Brandon Bussi’s Game 6 Shutout started in a building built to swallow visitors. T-Mobile Arena roared in gold and black, the Stanley Cup waited somewhere out of sight, and every Carolina mistake felt like it might feed the whole desert. Vegas held the last change, the louder crowd, and enough championship scar tissue to make every loose puck feel lethal.
Carolina did not ask Bussi to win the night alone, which mattered more than any pregame speech. The Hurricanes boxed out in layers. Jaccob Slavin snapped the first important pass of the game through open ice. Forwards hunted sticks instead of highlights. Defensemen cleared the crease before Vegas could turn rebounds into panic. Behind all of it stood a 27-year-old goalie who had started the season as a waiver claim and ended it as the calmest man in the arena.

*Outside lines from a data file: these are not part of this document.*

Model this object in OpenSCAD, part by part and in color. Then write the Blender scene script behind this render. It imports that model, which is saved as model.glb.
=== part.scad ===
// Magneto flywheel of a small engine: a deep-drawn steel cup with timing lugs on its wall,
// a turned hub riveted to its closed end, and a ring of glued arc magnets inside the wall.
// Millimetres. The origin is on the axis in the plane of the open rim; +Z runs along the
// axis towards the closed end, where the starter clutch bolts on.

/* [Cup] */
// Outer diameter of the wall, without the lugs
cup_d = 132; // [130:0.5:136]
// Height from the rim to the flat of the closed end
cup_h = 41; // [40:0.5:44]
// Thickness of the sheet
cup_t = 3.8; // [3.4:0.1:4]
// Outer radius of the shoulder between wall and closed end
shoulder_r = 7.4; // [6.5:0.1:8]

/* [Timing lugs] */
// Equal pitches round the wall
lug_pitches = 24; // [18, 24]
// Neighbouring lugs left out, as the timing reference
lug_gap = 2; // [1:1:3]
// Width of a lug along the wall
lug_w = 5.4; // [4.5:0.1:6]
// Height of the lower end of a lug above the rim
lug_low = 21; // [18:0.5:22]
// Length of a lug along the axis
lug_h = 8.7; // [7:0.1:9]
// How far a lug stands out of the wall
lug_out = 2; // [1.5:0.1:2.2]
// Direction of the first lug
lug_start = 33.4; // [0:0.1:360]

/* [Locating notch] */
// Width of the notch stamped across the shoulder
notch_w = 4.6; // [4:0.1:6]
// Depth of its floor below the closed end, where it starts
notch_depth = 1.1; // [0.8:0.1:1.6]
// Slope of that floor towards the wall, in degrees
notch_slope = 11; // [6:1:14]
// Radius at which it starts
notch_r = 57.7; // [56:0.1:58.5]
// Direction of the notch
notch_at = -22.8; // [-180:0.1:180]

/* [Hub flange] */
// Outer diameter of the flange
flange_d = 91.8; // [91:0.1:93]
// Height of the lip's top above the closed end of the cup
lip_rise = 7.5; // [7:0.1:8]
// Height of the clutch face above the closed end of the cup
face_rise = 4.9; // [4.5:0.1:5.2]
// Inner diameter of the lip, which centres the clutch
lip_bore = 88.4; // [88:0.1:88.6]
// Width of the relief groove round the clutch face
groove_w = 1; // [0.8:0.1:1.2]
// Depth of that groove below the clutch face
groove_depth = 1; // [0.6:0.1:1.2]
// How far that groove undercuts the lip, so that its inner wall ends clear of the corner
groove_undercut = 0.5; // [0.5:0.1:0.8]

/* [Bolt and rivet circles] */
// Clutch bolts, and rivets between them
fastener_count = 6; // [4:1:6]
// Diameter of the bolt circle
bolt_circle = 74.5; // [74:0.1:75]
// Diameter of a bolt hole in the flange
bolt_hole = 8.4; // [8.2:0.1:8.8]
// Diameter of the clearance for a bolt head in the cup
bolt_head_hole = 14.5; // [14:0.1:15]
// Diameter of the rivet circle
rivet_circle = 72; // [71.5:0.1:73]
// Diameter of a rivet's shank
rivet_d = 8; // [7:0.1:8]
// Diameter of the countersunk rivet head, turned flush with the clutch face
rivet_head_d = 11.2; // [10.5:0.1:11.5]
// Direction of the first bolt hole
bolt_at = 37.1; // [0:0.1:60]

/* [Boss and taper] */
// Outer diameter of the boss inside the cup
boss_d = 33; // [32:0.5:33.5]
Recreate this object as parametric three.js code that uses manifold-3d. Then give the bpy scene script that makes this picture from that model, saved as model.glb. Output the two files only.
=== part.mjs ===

The shutout sealed a 3-0 win, a 4-2 Stanley Cup Final victory over the Vegas Golden Knights, and Carolina’s first championship since 2006. He stopped all 22 shots, then disappeared beneath a red-and-white storm of gloves, helmets, and disbelief.
The crease was supposed to belong to someone else
Bussi’s story only works because it never looked scripted. Carolina claimed him off waivers on Oct. 5, and nine days later, he made his NHL debut by stopping 16 shots against San Jose. At the time, it felt like a nice October note. Useful depth. Good scouting. Maybe a small regular-season win for a front office that had spent years hunting margins.
By June, that margin had become the whole page.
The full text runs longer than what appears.